After applying a 29% federal tax rate to the dividends, interest, and only 50% of the capital gain that Linda Milner received, the after-tax cash flows are $28,400 from dividends, $14,200 from interest, and $17,100 from the capital gain.

Step-by-step explanation:

Calculating the after-tax cash flow from each investment made by Linda Milner involves understanding how dividends, interest, and capital gains are taxed. In the scenario, she receives $40,000 in dividends, $20,000 in interest, and a $20,000 capital gain. Since details on the taxation rate for each type of income were not provided, we will only apply the federal tax rate of 29% for simplicity, although in reality, dividends and capital gains might be taxed at different rates.

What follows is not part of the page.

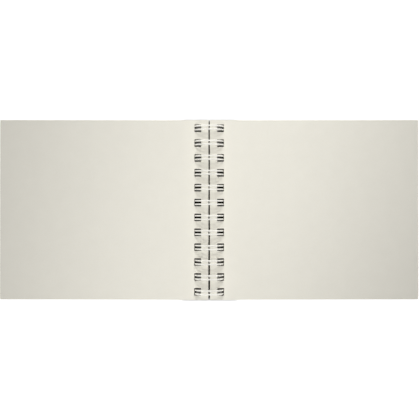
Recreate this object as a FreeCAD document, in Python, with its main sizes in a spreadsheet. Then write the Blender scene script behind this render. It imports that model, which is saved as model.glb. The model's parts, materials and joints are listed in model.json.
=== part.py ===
import FreeCAD, Part
import math
import os
import Sketcher

# A twin-loop wire-bound sketchbook, lying open at its middle on a table. Millimetres.
# X runs across the spread, Y along the spine, Z up. The origin is on the table, under the
# middle of the gutter. Every leaf and cover turns about the rings' own axis, which is
# parallel to Y, so each one is drawn flat, by its distance from that axis, and then placed.

SIZES = {
    "page_width": 178.0,
    "page_height": 153.4,
    "gutter_width": 1.6,  # between the left and the right pages' spine edges
    "paper_thickness": 0.2,
    "leaf_gap": 0.04,  # air between two leaves
    "leaves_each_side": 25,
    "top_leaf_drop": 0.5,  # from the rings' axis down to the two pages on view
    "lining_thickness": 0.2,
    "board_thickness": 1.3,
    "facing_thickness": 0.2,
    "cover_gap": 0.1,  # air between a cover's lining and its lowest leaf
    "hole_pitch": 12.7,
    "hole_height": 6.5,  # along the spine
    "hole_end_margin": 2.0,  # least paper beyond the last hole
    "hole_inner_clearance": 0.48,
    "hole_outer_clearance": 0.35,
    "wire_thickness": 1.3,  # steel with its white coat
    "loop_radius": 11.7,  # to the middle of the wire
    "loop_corner_radius": 3.0,  # where the round of a loop turns into its flat back
    "under_cover_clearance": 0.3,  # between a cover's outer face and the flat backs
    "twin_spacing": 3.0,  # between the two wires of one loop
    "base_bar_offset": 1.1,  # the bars that join the loops lie this far left of the middle
    "base_bar_bend": 1.2,
    "tip_reach": 1.9,  # where the closed tips begin to round, right of the middle
    "cut_end_length": 3.4,
}

HOLE_COUNT = (
    "(floor((Sizes.page_height - 2 * Sizes.hole_end_margin - Sizes.hole_height)"
    " / Sizes.hole_pitch) + 1)"
)
HOLE_ROW = f"(({HOLE_COUNT} - 1) * Sizes.hole_pitch)"
# how far the two covers' outer faces lie below the rings' axis
STACK_DEPTH = (
    "(Sizes.top_leaf_drop"
    " + Sizes.leaves_each_side * (Sizes.paper_thickness + Sizes.leaf_gap) + Sizes.cover_gap"
    " + Sizes.lining_thickness + Sizes.board_thickness + Sizes.facing_thickness)"
)
# the holes run from inside the loops, at the outermost sheet, to outside their round
HOLE_NEAR = (
    "(sqrt((Sizes.loop_radius - Sizes.wire_thickness / 2) ^ 2"
    f" - {STACK_DEPTH} ^ 2) - Sizes.hole_inner_clearance)"
)
HOLE_FAR = "(Sizes.loop_radius + Sizes.wire_thickness / 2 + Sizes.hole_outer_clearance)"
BACK_DEPTH = f"({STACK_DEPTH} + Sizes.under_cover_clearance + Sizes.wire_thickness / 2)"

Y_AXIS = FreeCAD.Vector(0, 1, 0)
Z_AXIS = FreeCAD.Vector(0, 0, 1)

doc = FreeCAD.newDocument("sketchbook")
sheet = doc.addObject("Spreadsheet::Sheet", "Sizes")


def fill_sheet():
    for row, (alias, value) in enumerate(SIZES.items(), start=1):
        sheet.set(f"A{row}", alias)
        sheet.set(f"B{row}", str(value))
        sheet.setAlias(f"B{row}", alias)
    doc.recompute()


def size(formula):
    """The value of an alias, or of a formula over aliases, as a number."""
    text = formula if "Sizes." in formula else f"Sizes.{formula}"
    found = sheet.evalExpression(text)
    return float(getattr(found, "Value", found))


def origin_feature(body, role):
    return next(f for f in body.Origin.OriginFeatures if f.Role == role)


def bound_rectangle(body, name, near, width, height, middle_below):
    """A sketched rectangle. near and middle_below are its distances from the local Y axis
    and, to its middle, below the local X axis. All four are formulas over the sheet."""
    sketch = body.newObject("Sketcher::SketchObject", name)
    sketch.AttachmentSupport = [(origin_feature(body, "XY_Plane"), "")]
    sketch.MapMode = "FlatFace"
    x = size(near)
    y = -size(middle_below) - size(height) / 2
    corners = [
        FreeCAD.Vector(x, y, 0),
        FreeCAD.Vector(x + size(width), y, 0),
        FreeCAD.Vector(x + size(width), y + size(height), 0),
        FreeCAD.Vector(x, y + size(height), 0),
    ]
    for side in range(4):
        edge = Part.LineSegment(corners[side], corners[(side + 1) % 4])
        sketch.addGeometry(edge, False)
    for side in range(4):
        sketch.addConstraint(Sketcher.Constraint("Coincident", side, 2, (side + 1) % 4, 1))
        direction = "Vertical" if side % 2 else "Horizontal"
        sketch.addConstraint(Sketcher.Constraint(direction, side))
    origin = (-1, 1)
    lowest = (0, 1)
    bottom = f"({middle_below}) + ({height}) / 2"
    bind(sketch, "near", "DistanceX", origin + lowest, near)
    bind(sketch, "wide", "DistanceX", (0, 1, 0, 2), width)
    bind(sketch, "bottom", "DistanceY", lowest + origin, bottom)
    bind(sketch, "tall", "DistanceY", (1, 1, 1, 2), height)
    return sketch


def bind(sketch, name, kind, points, formula):
    number = sketch.addConstraint(Sketcher.Constraint(kind, *points, size(formula)))
    sketch.renameConstraint(number, name)
    sketch.setExpression(f"Constraints.{name}", formula)


def punched_sheet(name, thickness, depth, side):
    """One leaf or cover layer. depth is from the rings' axis down to its upper face, and
    side is 1 for the right half of the spread and -1 for the left."""
    body = doc.addObject("PartDesign::Body", name)
    body.Label = name
    outline = bound_rectangle(
        body, f"{name}_outline", "Sizes.gutter_width / 2", "Sizes.page_width",
        "Sizes.page_height", "0 * Sizes.page_height",
    )
    plate = body.newObject("PartDesign::Pad", f"{name}_plate")
    plate.Profile = outline
    plate.setExpression("Length", f"Sizes.{thickness}")
    hole = bound_rectangle(
        body, f"{name}_hole", HOLE_NEAR, f"{HOLE_FAR} - {HOLE_NEAR}",
        "Sizes.hole_height", f"{HOLE_ROW} / 2",
    )
    punch = body.newObject("PartDesign::Pocket", f"{name}_punch")
    punch.Profile = hole
    punch.Type = "ThroughAll"
    punch.Midplane = True
    row = body.newObject("PartDesign::LinearPattern", f"{name}_row")
    row.Originals = [punch]
    row.Direction = (origin_feature(body, "Y_Axis"), [""])
    row.setExpression("Length", HOLE_ROW)
    row.setExpression("Occurrences", HOLE_COUNT)
    body.Tip = row
    body.Placement = sheet_place(depth + size(thickness), side)
    return body


def sheet_place(depth, side):
    """From a sheet's own frame to its place: down by depth, tilted about the rings' axis
    until the covers' fore edges meet the table, and turned round on the left."""
    fore_edge = math.hypot(size("gutter_width") / 2 + size("page_width"), size(STACK_DEPTH))
    drop = math.asin(axis_height() / fore_edge)
    lean = math.atan2(size(STACK_DEPTH), size("gutter_width") / 2 + size("page_width"))
    tilt = FreeCAD.Rotation(Y_AXIS, math.degrees(drop - lean))
    turn = FreeCAD.Rotation(Z_AXIS, 0 if side > 0 else 180)
    at_axis = FreeCAD.Placement(FreeCAD.Vector(0, 0, axis_height()), turn * tilt)
    return at_axis * FreeCAD.Placement(FreeCAD.Vector(0, 0, -depth), FreeCAD.Rotation())


def axis_height():
    """The loops' flat backs lie on the table."""
    return size(BACK_DEPTH) + size("wire_thickness") / 2


def leaves():
    pitch = size("paper_thickness") + size("leaf_gap")
    each = round(size("leaves_each_side"))
    made = []
    for below_top in range(each):
        depth = size("top_leaf_drop") + below_top * pitch
        left_name = f"leaf_{each - below_top:02d}"
        right_name = f"leaf_{each + 1 + below_top:02d}"
        made.append(punched_sheet(left_name, "paper_thickness", depth, -1))
        made.append(punched_sheet(right_name, "paper_thickness", depth, 1))
    return made


def cover(name, side):
    """A cover from the inside out: its lining paper, its grey board and its facing paper."""
    pitch = size("paper_thickness") + size("leaf_gap")
    depth = size("top_leaf_drop") + round(size("leaves_each_side")) * pitch + size("cover_gap")
    made = []
    for layer in ("lining", "board", "facing"):
        thickness = f"{layer}_thickness"
        made.append(punched_sheet(f"{name}_{layer}", thickness, depth, side))
        depth += size(thickness)
    return made


def line(start, end):
    return Part.LineSegment(start, end).toShape()


def arc(start, middle, end):
    return Part.Arc(start, middle, end).toShape()


def around_loop(y, leftward):
    """The D-shaped round of one wire at y, from the flat back's one end over the top to its
    other, as edges. leftward says whether it sets out to the left."""
    radius = size("loop_radius")
    corner = size("loop_corner_radius")
    top = axis_height() + radius
    back = size("wire_thickness") / 2
    corner_up = back + corner
    corner_below_axis = axis_height() - corner_up
    corner_out = math.sqrt((radius - corner) ** 2 - corner_below_axis**2)
    outward = math.atan2(corner_below_axis, corner_out)
    half_turn = (math.pi / 2 - outward) / 2 + outward

    def on_corner(angle, side):
        x = corner_out + corner * math.cos(angle)
        return FreeCAD.Vector(side * x, y, corner_up - corner * math.sin(angle))

    def corner_points(side):
        return [on_corner(angle, side) for angle in (math.pi / 2, half_turn, outward)]

    first = -1 if leftward else 1
    down = corner_points(-first)
    up = corner_points(first)
    over = arc(up[2], FreeCAD.Vector(0, y, top), down[2])
    return [arc(*up), over, arc(*reversed(down))], up[0], down[0]


def wire_path():
    """The binding's one wire: a cut end, then for each hole out along the base bar, round
    the loop, back at the closed tip and round again, and at last the other cut end."""
    count = round(size(HOLE_COUNT))
    pitch = size("hole_pitch")
    half = size("twin_spacing") / 2
    bend = size("base_bar_bend")
    back = size("wire_thickness") / 2
    bar_x = -size("base_bar_offset")
    tip_x = size("tip_reach")
    slant = bend * math.sqrt(0.5)
    edges = []
    first_y = -size(HOLE_ROW) / 2
    at = FreeCAD.Vector(bar_x, first_y - half - size("cut_end_length"), back)
    for number in range(count):
        middle = first_y + number * pitch
        y_out = middle - half
        y_back = middle + half
        leave_bar = FreeCAD.Vector(bar_x, y_out - bend, back)
        on_flat = FreeCAD.Vector(bar_x - bend, y_out, back)
        turning = FreeCAD.Vector(bar_x - bend + slant, y_out - bend + slant, back)
        edges += [line(at, leave_bar), arc(leave_bar, turning, on_flat)]
        outgoing, flat_end, far_end = around_loop(y_out, leftward=True)
        edges += [line(on_flat, flat_end), *outgoing]
        tip_start = FreeCAD.Vector(tip_x, y_out, back)
        tip = FreeCAD.Vector(tip_x - half, middle, back)
        tip_end = FreeCAD.Vector(tip_x, y_back, back)
        edges += [line(far_end, tip_start), arc(tip_start, tip, tip_end)]
        returning, flat_end, far_end = around_loop(y_back, leftward=False)
        edges += [line(tip_end, flat_end), *returning]
        off_flat = FreeCAD.Vector(bar_x - bend, y_back, back)
        rejoin_bar = FreeCAD.Vector(bar_x, y_back + bend, back)
        turning = FreeCAD.Vector(bar_x - bend + slant, y_back + bend - slant, back)
        edges += [line(far_end, off_flat), arc(off_flat, turning, rejoin_bar)]
        at = rejoin_bar
    last_y = first_y + (count - 1) * pitch
    end = FreeCAD.Vector(bar_x, last_y + half + size("cut_end_length"), back)
    edges.append(line(at, end))
    return Part.Wire(edges)


def wire_binding():
    path = doc.addObject("Part::Feature", "wire_path")
    path.Shape = wire_path()
    section = doc.addObject("Part::Circle", "wire_section")
    section.setExpression("Radius", "Sizes.wire_thickness / 2")
    start = path.Shape.OrderedVertexes[0].Point
    section.Placement = FreeCAD.Placement(start, FreeCAD.Rotation(Z_AXIS, Y_AXIS))
    binding = doc.addObject("Part::Sweep", "wire_binding")
    binding.Label = "wire_binding"
    binding.Sections = [section]
    binding.Spine = (path, [])
    binding.Solid = True
    binding.Frenet = False
    doc.recompute()
    swept = binding.Shape.Volume
    expected = math.pi * (size("wire_thickness") / 2) ** 2 * path.Shape.Length
    if abs(swept - expected) > 0.01 * expected:
        raise ValueError(f"the wire's volume is {swept:.1f}, and its length gives {expected:.1f}")
    return binding


def check_document(pieces):
    for item in doc.Objects:
        if {"Invalid", "Error"} & set(item.State):
            raise ValueError(f"{item.Label} failed to build: {item.State}")
    for piece in pieces:
        shape = piece.Shape
        if shape.isNull() or not shape.isValid() or len(shape.Solids) != 1:
            raise ValueError(f"{piece.Label} isn't one valid solid")


def check_holes(piece, thickness):
    """Every sheet's volume is its plate less all of its holes."""
    wide = size(f"{HOLE_FAR} - {HOLE_NEAR}")
    holes = round(size(HOLE_COUNT)) * wide * size("hole_height")
    expected = (size("page_width") * size("page_height") - holes) * thickness
    if abs(piece.Shape.Volume - expected) > 0.001 * expected:
        raise ValueError(f"{piece.Label}'s holes aren't all cut")


fill_sheet()
papers = leaves()
covers = cover("front_cover", -1) + cover("back_cover", 1)
binding = wire_binding()
doc.recompute()
check_document([*papers, *covers, binding])
for leaf in papers:
    check_holes(leaf, size("paper_thickness"))
for layer in covers:
    check_holes(layer, size(f"{layer.Label.rsplit('_', 1)[1]}_thickness"))

os.makedirs("parts", exist_ok=True)
for piece in [*papers, *covers, binding]:
    piece.Shape.exportStep(f"parts/{piece.Label}.step")
spread = 2 * max(leaf.Shape.BoundBox.XMax for leaf in papers)
height = axis_height() + size("loop_radius") + size("wire_thickness") / 2
print(f"{len(papers) + len(covers) + 1} pieces")
print(f"{spread:.1f} mm across the spread, {size('page_height'):.1f} along the spine, {height:.2f} high")
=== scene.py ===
"""A wire-bound sketchbook lying open on a white table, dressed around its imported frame."""

import json
import math

import bmesh
import bpy
from bpy.props import FloatProperty, FloatVectorProperty, IntProperty, PointerProperty
from mathutils import Matrix, Vector


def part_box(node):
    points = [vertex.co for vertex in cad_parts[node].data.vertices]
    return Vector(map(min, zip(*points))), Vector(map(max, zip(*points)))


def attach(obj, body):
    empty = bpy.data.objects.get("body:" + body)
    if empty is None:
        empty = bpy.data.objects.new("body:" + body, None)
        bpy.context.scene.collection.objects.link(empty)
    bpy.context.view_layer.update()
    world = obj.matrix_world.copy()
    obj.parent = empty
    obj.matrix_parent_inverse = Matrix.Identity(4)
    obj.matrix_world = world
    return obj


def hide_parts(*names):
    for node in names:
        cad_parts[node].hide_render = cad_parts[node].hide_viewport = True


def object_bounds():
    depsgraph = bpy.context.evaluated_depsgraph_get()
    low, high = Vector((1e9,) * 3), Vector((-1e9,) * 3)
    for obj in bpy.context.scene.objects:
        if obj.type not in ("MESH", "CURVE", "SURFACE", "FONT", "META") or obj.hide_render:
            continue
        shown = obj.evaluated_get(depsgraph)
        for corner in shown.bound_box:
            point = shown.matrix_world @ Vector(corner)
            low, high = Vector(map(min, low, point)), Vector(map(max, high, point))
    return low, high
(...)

For the dividends, the after-tax cash flow is dividends minus the tax paid on them: $40,000 - ($40,000 × 0.29) = $28,400.

For interest income, it's calculated in a similar manner: $20,000 - ($20,000 × 0.29) = $14,200.

Finally, only 50% of the capital gain is taxable for individuals, therefore the tax on the capital gain is on $10,000 (half of $20,000), and the after-tax gain becomes: $20,000 - ($10,000 × 0.29) = $17,100.

All values calculated assuming the federal tax applies equally to all forms of investment income for ease of computation.